Landlords can collect only past-due rent under Forcible Entry and Detainer Act
A landlord leased commercial property to a tenant. The parties agreed in the rental agreement that the landlord would improve the property for the tenant’s business purposes, and the tenant would repay the landlord for the improvement.
The repayment would be amortized over 10 years and included in the rent payments. The tenant breaks the lease before 10 years. Is the landlord entitled to the remaining improvement costs as past-due rent under the Forcible Entry and Detainer Act?
The Second District Appellate Court ruled no, the remaining improvement costs are not past-due rent, and therefore not collectible – as such – under the act.
In 2008, Campana Redevelopment LLC leased industrial space to Ashland Group LLC in Batavia. The lease provided Ashland $153,700 to improve the industrial space for business purposes. Ashland would repay Campana the improvement costs amortized over a 10-year period. Those costs would be included in the rental payments.
The lease also stated Ashland would pay Campana the remaining improvement costs if Ashland breached the lease.
Ashland stopped paying rent. Campana filed suit under the Forcible Entry and Detainer Act, claiming it had a right to possession due to Ashland’s failure to pay past-due rent. Campana claimed that $119,495.74 – the costs Ashland still owed Campana for the industrial space’s improvement – were part of the past-due rent.
However, the Appellate Court found that the remaining improvement costs are not past-due rent. This is because the lease amortized the improvement costs as part of the rent over a 10-year period, and those rental payments were not yet due.
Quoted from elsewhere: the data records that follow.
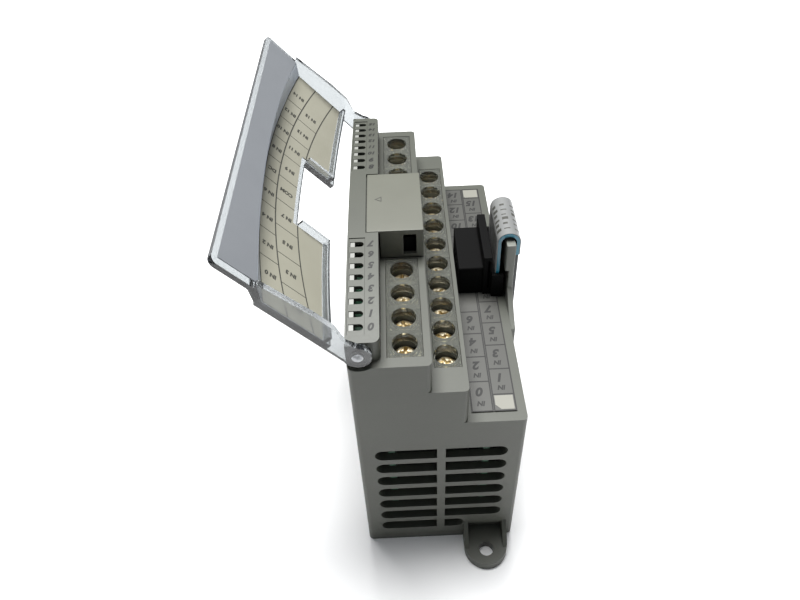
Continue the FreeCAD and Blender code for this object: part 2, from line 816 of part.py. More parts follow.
def cable_guide():
    side = width / 2
    y0, y1 = guide_y
    outline = [(y1, guide_top), (y0, guide_top), (y0, guide_shoulder_z),
               (y0 - guide_flare[0], guide_foot_z[0]),
               (y0 - guide_flare[1], guide_foot_z[1]), (y0 - guide_flare[1], guide_low), (y1, guide_low)]
    plate = prism_yz(outline, side + guide_fit, side + guide_t)
    head = box(side + guide_t - guide_head, side + guide_t, y0, y1, guide_neck_z, guide_top)
    whole = plate.fuse(head)
    window = box(side - 1, side + guide_t + 1, cable_y[0] - window_fit, cable_y[1] + window_fit,
                 cable_entry_z - cable_t / 2 - window_fit, cable_entry_z + cable_entry_r + window_rise)
    return whole.cut(window).removeSplitter()


def contact_places():
    mid_y = (plug_y[0] + plug_y[1]) / 2
    mid_z = (shelf_z + label_t + plug_top) / 2
    ys = [mid_y + (i - (plug_cols - 1) / 2) * plug_pitch for i in range(plug_cols)]
    return [(y, mid_z + dz) for y in ys for dz in (-plug_pitch / 2, plug_pitch / 2)]


def plug_body():
    z0 = shelf_z + label_t
    body = box(X(plug_x[0]), X(plug_x[1]), plug_y[0], plug_y[1], z0, plug_top)
    body = rounded(body, plug_r, lambda e: e.BoundBox.XLength > 1)
    half = contact_w / 2 + gap
    x1 = X(plug_x[0]) + contact_deep
    for y, z in contact_places():
        body = body.cut(box(X(plug_x[0]) - 1, x1, y - half, y + half, z - half, z + half))
    return body


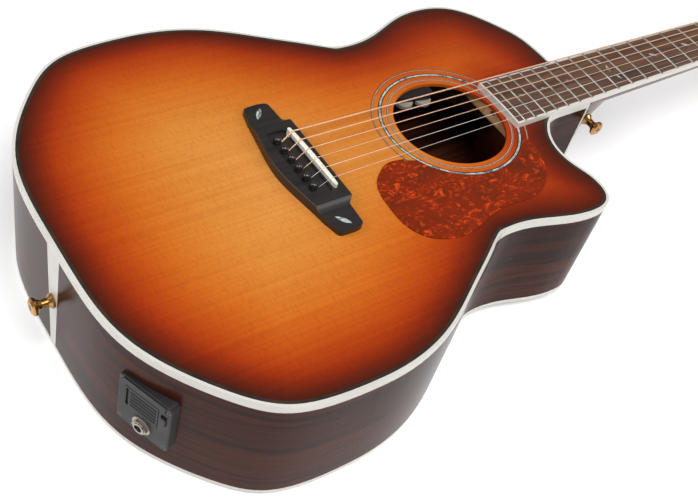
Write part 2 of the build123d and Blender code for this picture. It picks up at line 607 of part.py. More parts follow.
def string_points(number):
    """A string's route: ball end, pin hole, saddle, nut and tuner post."""
    radius = STRING_RADII[number]
    share = number / (STRING_COUNT - 1) - 0.5
    pin_x, saddle_x, nut_x = PIN_SPREAD * share, SADDLE_SPREAD * share, NUT_SPREAD * share
    saddle_y = SADDLE_Y + 0.2 + (saddle_x - SADDLE_X) * tan(radians(SADDLE_SLANT))
    post_x, along = POST_PLACES[number]
    side = 1 if post_x > 0 else -1
    turn_radius = POST_RADIUS + radius
    stop_short = sqrt((turn_radius + 2 * radius + CLEAR) ** 2 - turn_radius ** 2)
    local = Vector(post_x - side * turn_radius, along - stop_short, COIL_HEIGHT)
    return [
        (pin_x, PIN_Y + STRING_IN_HOLE, PLATE_BOTTOM - 0.5),
        (pin_x, PIN_Y + STRING_IN_HOLE, SHELF_HEIGHT - 2.6),
        (saddle_x, saddle_y, SADDLE_HEIGHT + radius + 0.12 - crown_drop(saddle_x)),
        (nut_x, NUT_Y + 1, NUT_ACTION + radius - crown_drop(nut_x)),
        tuple(HEAD_PLANE.from_local_coords(local)),
    ]


def string_solid(number):
    """One string with its ball end."""
    radius = STRING_RADII[number]
    points = string_points(number)
    route = FilletPolyline(*points, radius=[3.0, SADDLE_BEND, 12.0])
    start = Plane(origin=points[0], z_dir=(0, 0, 1))
    cord = sweep(start.location * Circle(radius), path=route)
    ball = Pos(points[0][0], points[0][1] + 0.9, PLATE_BOTTOM - BALL_RADIUS - 0.02) * Sphere(BALL_RADIUS)
    return cord + ball


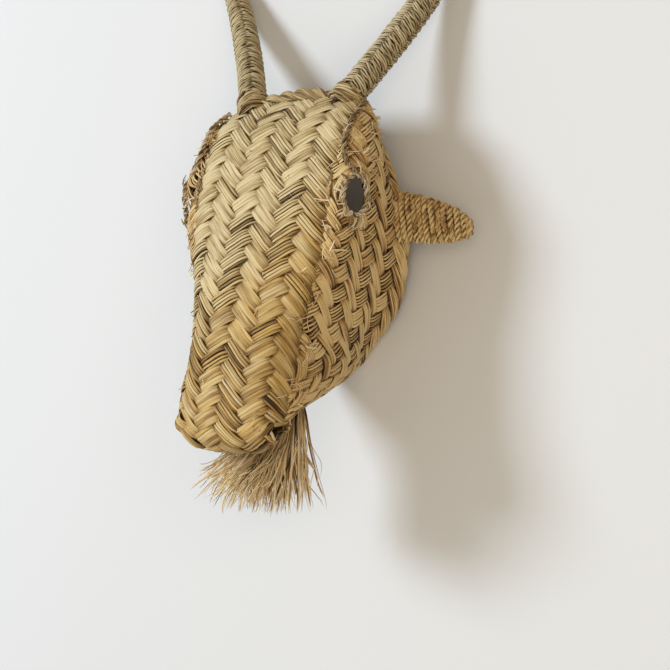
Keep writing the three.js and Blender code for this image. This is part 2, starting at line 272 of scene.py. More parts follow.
def lay_blades(name, lines, normals, half_width, half_thick, tint, material, body, sides=6,
               keep=None, crease_shade=1.7, warm=None):
    """Rolls a grid into a closed flat blade along every line and joins them into one piece.

    lines and normals are (blades, steps, 3) in mm; the ends are drawn to a point. keep cuts steps
    out, crease_shade paints shade on the edges and the underside of every blade, warm turns the colour
    golden.
    """
    count, steps = lines.shape[:2]
    bm = bmesh.new()
    for k in range(count):
        bmesh.ops.create_grid(bm, x_segments=steps - 1, y_segments=sides, size=0.5,
                              matrix=Matrix.Translation((0.5, 0.5, k)))
    mesh = bpy.data.meshes.new(name)
    bm.to_mesh(mesh)
    co = np.empty(len(mesh.vertices) * 3)
    mesh.vertices.foreach_get("co", co)
    co = co.reshape(-1, 3)
    k = np.rint(co[:, 2]).astype(int)
    i = np.rint(co[:, 0] * (steps - 1)).astype(int)
    angle = TAU * np.rint(co[:, 1] * sides) / sides
    shape = np.ones(steps)
    shape[[0, -1]] = 0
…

The Forcible Entry and Detainer Act only allows a landlord to collect past-due rent. Therefore, because Campana only based its recovery on Ashland’s failure to pay past-due rent, and because the improvement costs were amortized over a 10-year period and those rental payments were not yet due, Campana was not entitled to the remaining $119,495.74 in improvement costs.
The case is Campana Redevelopment LLC v. Ashland Group LLC, 2013 IL.App.2d 120988.